The new contracts regulated Network Solutions' rates more tightly. The wholesale registry price was reduced to US$6 per name-year from US$9 per name-year beginning January 15, 2000. NSI's retail registrar prices were deregulated (the US$35 per name-year price had been fixed by its Co-operative Agreement). NSI promised to prepay registrar fees to ICANN of US$I.25 million.

To lock the new regime into place, NSI agreed to accept domain name registrations only from ICANN-accredited registrars and not to deploy an alternative DNS root server system. It also continued to operate the authoritative root server system in accordance with the directions of the Commerce Department.

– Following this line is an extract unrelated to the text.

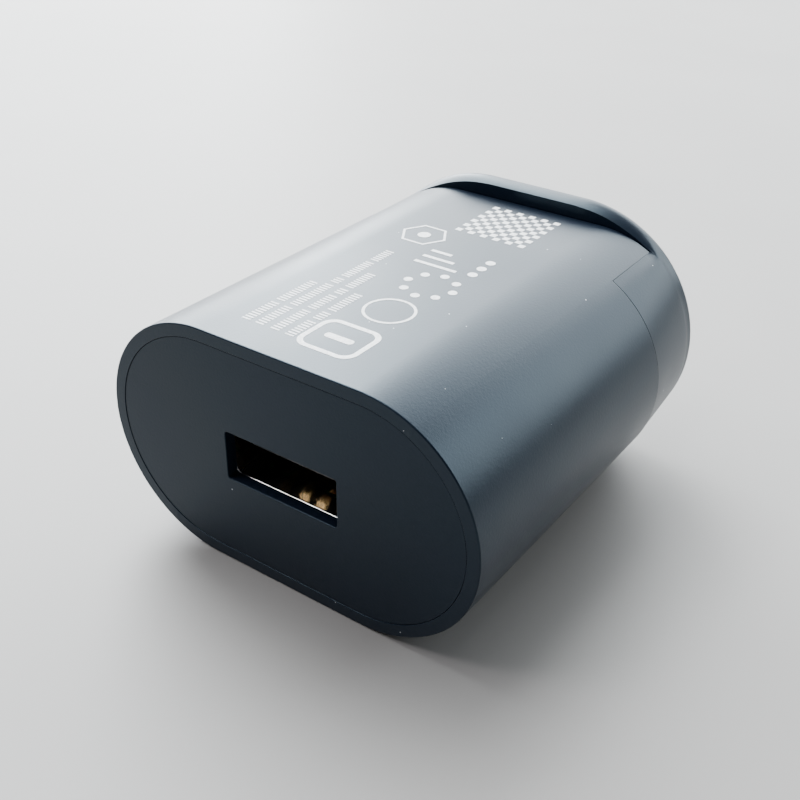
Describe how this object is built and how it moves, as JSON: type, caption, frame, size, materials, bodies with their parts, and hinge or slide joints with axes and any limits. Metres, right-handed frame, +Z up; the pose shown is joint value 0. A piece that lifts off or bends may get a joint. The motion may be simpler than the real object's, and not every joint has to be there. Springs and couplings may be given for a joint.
{
  "type": "usb wall charger",
  "caption": "Compact oval-section mains charger with flat slanted plug blades at its rear and a USB-A socket in its front face.",
  "frame": {"origin": "centre of the plug face, the flat rear face that lies against the wall socket, midway between the two plug pins", "axes": "+Y into the wall socket along the pins, +Z up, +X across the charger; the USB socket faces -Y"},
  "size_m": [0.0416, 0.0621, 0.0282],
  "materials": {
    "navy_plastic": "satin navy-blue moulded plastic with a fine spark-eroded grain",
    "panel_plastic": "satin navy-blue moulded plastic, as the tube",
    "pin_metal": "nickel-plated, bright",
    "black_plastic": "black moulded plastic",
    "shell_steel": "nickel-plated sheet steel",
    "contact_gold": "gold-plated",
    "lead_copper": "tinned copper wire",
    "board_fibreglass": "green solder mask over glass-fibre board",
    "ferrite": "dull dark grey ferrite",
    "winding_copper": "enamelled copper wire",
    "tape_yellow": "yellow polyester tape and casing",
    "capacitor_aluminium": "bare drawn aluminium",
    "capacitor_film": "shrunk plastic film",
    "rubber_bung": "dull rubber",
    "ceramic_blue": "blue epoxy dip over a ceramic disc",
    "chip_epoxy": "moulded black epoxy",
    "thermal_silicone": "soft grey silicone pad",
    "insulation_film": "translucent polyester sheet",
    "resistor_green": "flameproof lacquer over ceramic",
    "surface_ceramic": "bare ceramic"
  },
  "bodies": {
    "charger": {"bridge_rectifier": "chip_epoxy", "controller_chip": "chip_epoxy", "emi_choke_core": "ferrite", "emi_choke_winding": "winding_copper", "film_capacitor": "tape_yellow", "front_panel": "panel_plastic", "fuse_resistor": "resistor_green", "housing_sleeve": "navy_plastic", "input_capacitor_left_bung": "rubber_bung", "input_capacitor_left_can": "capacitor_aluminium", "input_capacitor_left_sleeve": "capacitor_film", "input_capacitor_right_bung": "rubber_bung", "input_capacitor_right_can": "capacitor_aluminium", "input_capacitor_right_sleeve": "capacitor_film", "insulation_sheet": "insulation_film", "main_board": "board_fibreglass", "output_capacitor_left_bung": "rubber_bung", "output_capacitor_left_can": "capacitor_aluminium", "output_capacitor_left_sleeve": "capacitor_film", "output_capacitor_right_bung": "rubber_bung", "output_capacitor_right_can": "capacitor_aluminium", "output_capacitor_right_sleeve": "capacitor_film", "pin_active": "pin_metal", "pin_insulator_active": "black_plastic", "pin_insulator_neutral": "black_plastic", "pin_lead_active": "lead_copper", "pin_lead_neutral": "lead_copper", "pin_neutral": "pin_metal", "plug_base": "navy_plastic", "rectifier_chip": "chip_epoxy", "safety_capacitor": "ceramic_blue", "sense_resistor": "chip_epoxy", "snubber_capacitor": "surface_ceramic", "snubber_resistor": "chip_epoxy", "supply_capacitor": "surface_ceramic", "thermal_pad": "thermal_silicone", "transformer_bobbin": "black_plastic", "transformer_core_front": "ferrite", "transformer_core_rear": "ferrite", "transformer_tape": "tape_yellow", "transformer_winding": "winding_copper", "usb_insulator": "black_plastic", "usb_shell": "shell_steel", "usb_terminal_1": "contact_gold", "usb_terminal_2": "contact_gold", "usb_terminal_3": "contact_gold", "usb_terminal_4": "contact_gold"},
    "contact_1": {"usb_contact_1": "contact_gold"},
    "contact_2": {"usb_contact_2": "contact_gold"},
    "contact_3": {"usb_contact_3": "contact_gold"},
    "contact_4": {"usb_contact_4": "contact_gold"}
  },
  "joints": [
    {"name": "contact_1_flex", "type": "hinge", "parent": "charger", "child": "contact_1", "pos_m": [-0.0035, -0.0337, 0.00045], "axis": [-1, 0, 0], "range_deg": [0, 3.5], "stiffness_Nm_per_rad": 0.1},
    {"name": "contact_2_flex", "type": "hinge", "parent": "charger", "child": "contact_2", "pos_m": [-0.001, -0.0337, 0.00045], "axis": [-1, 0, 0], "range_deg": [0, 3.5], "stiffness_Nm_per_rad": 0.1},
    {"name": "contact_3_flex", "type": "hinge", "parent": "charger", "child": "contact_3", "pos_m": [0.001, -0.0337, 0.00045], "axis": [-1, 0, 0], "range_deg": [0, 3.5], "stiffness_Nm_per_rad": 0.1},
    {"name": "contact_4_flex", "type": "hinge", "parent": "charger", "child": "contact_4", "pos_m": [0.0035, -0.0337, 0.00045], "axis": [-1, 0, 0], "range_deg": [0, 3.5], "stiffness_Nm_per_rad": 0.1}
  ]
}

The new agreements also clarified ICANN's obligations. ICANN was required to comply with specific procedural limitations on the exercise of its authority. Many of its decisions were required to gain a two-thirds majority of the supporting organization councils. ICANN's policy authority over the Network Solutions registry can be terminated if it does not succeed in bringing other registries into its centralized contractual regime and Network Solutions is competitively disadvantaged as a result. This provision, which was directed at country code registries and particularly the quasi-generics competing with NSI, made it clear that the ICANN regime's scope must become global and uniform. The fees ICANN imposes on registrars must be "equitably apportioned" and approved by the registrars that pay two-thirds of the fees, a provision that gave Network Solutions considerable leverage over ICANN's taxing policies. The amount of registrar fees NSI must pay to ICANN was capped at US$2 million.

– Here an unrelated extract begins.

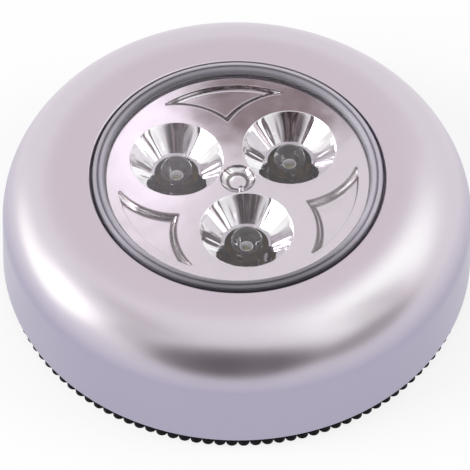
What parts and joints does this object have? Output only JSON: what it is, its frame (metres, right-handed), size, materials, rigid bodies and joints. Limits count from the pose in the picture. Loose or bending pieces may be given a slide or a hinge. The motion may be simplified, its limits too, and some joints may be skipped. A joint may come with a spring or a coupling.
{
  "type": "puck light",
  "caption": "Round battery puck light with a clear lens that is pressed to switch it, a silver twist-off housing and a black base with a scalloped edge.",
  "frame": {"origin": "middle of the mounting face, at the light's lowest point", "axes": "+Z out of the lens, away from the mounting face; -Y towards the front as pictured, through one of the three lamps"},
  "size_m": [0.072, 0.072, 0.022],
  "materials": {
    "black_plastic": "black moulded plastic with a fine matte grain",
    "foam_tape": "white double-sided foam tape",
    "silver_paint": "satin silver paint on moulded plastic",
    "white_plastic": "natural white moulded plastic",
    "zinc_steel": "zinc-plated steel",
    "red_insulation": "red wire insulation",
    "black_insulation": "black wire insulation",
    "clear_plastic": "clear polished acrylic",
    "plated_chrome": "bright vacuum-plated plastic",
    "board_laminate": "tan phenolic circuit board",
    "tinned_metal": "tinned steel",
    "switch_plastic": "black moulded plastic",
    "stem_plastic": "off-white moulded plastic",
    "resistor_lacquer": "tan lacquer with coloured bands",
    "contact_nickel": "nickel-plated steel",
    "cell_wrap": "plain printed plastic wrap in two colours over a steel can",
    "led_epoxy": "water-clear epoxy"
  },
  "bodies": {
    "base": {"base_cover": "black_plastic", "adhesive_pad": "foam_tape"},
    "housing": {"housing_shell": "silver_paint", "battery_chassis": "white_plastic", "chassis_screws": "zinc_steel", "wire_red": "red_insulation", "wire_black": "black_insulation", "contact_link_left": "contact_nickel", "contact_link_right": "contact_nickel", "contact_positive": "contact_nickel", "contact_negative": "contact_nickel", "cell_1": "cell_wrap", "contact_spring_1": "contact_nickel", "cell_2": "cell_wrap", "contact_spring_2": "contact_nickel", "cell_3": "cell_wrap", "contact_spring_3": "contact_nickel"},
    "light_engine": {"lens": "clear_plastic", "reflector": "plated_chrome", "led_board": "board_laminate", "led_leads": "tinned_metal", "switch_body": "switch_plastic", "switch_pins": "tinned_metal", "resistor": "resistor_lacquer", "resistor_leads": "tinned_metal", "board_screws": "zinc_steel", "led_1": "led_epoxy", "led_2": "led_epoxy", "led_3": "led_epoxy"},
    "stem": {"switch_stem": "stem_plastic"}
  },
  "joints": [
    {"name": "housing_twist", "type": "hinge", "parent": "base", "child": "housing", "pos_m": [0, 0, 0], "axis": [0, 0, 1], "range_deg": [0, 25]},
    {"name": "lens_push", "type": "slide", "parent": "housing", "child": "light_engine", "axis": [0, 0, -1], "range_m": [0, 0.0018], "stiffness_N_per_m": 700, "springref_m": -0.0015, "deforming": ["wire_red", "wire_black"]},
    {"name": "stem_slide", "type": "slide", "parent": "light_engine", "child": "stem", "axis": [0, 0, 1], "range_m": [0, 0.0018]}
  ],
  "couplings": [
    {"joint": "stem_slide", "follows": "lens_push", "ratio": 1}
  ]
}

A revision of the registry agreement in 2001 further strengthened Network Solutions' property right over the .com domain and ICANN's status as the regulator of the name space. Network Solutions (which had been sold to Verisign, Inc.) agreed to pay more fees to ICANN and give up control of the .org registry (which accounted for 8 percent of its registrations) in exchange for a "presumptive renewal right" over the .com registry and an elimination of the requirement to divest its registrar business."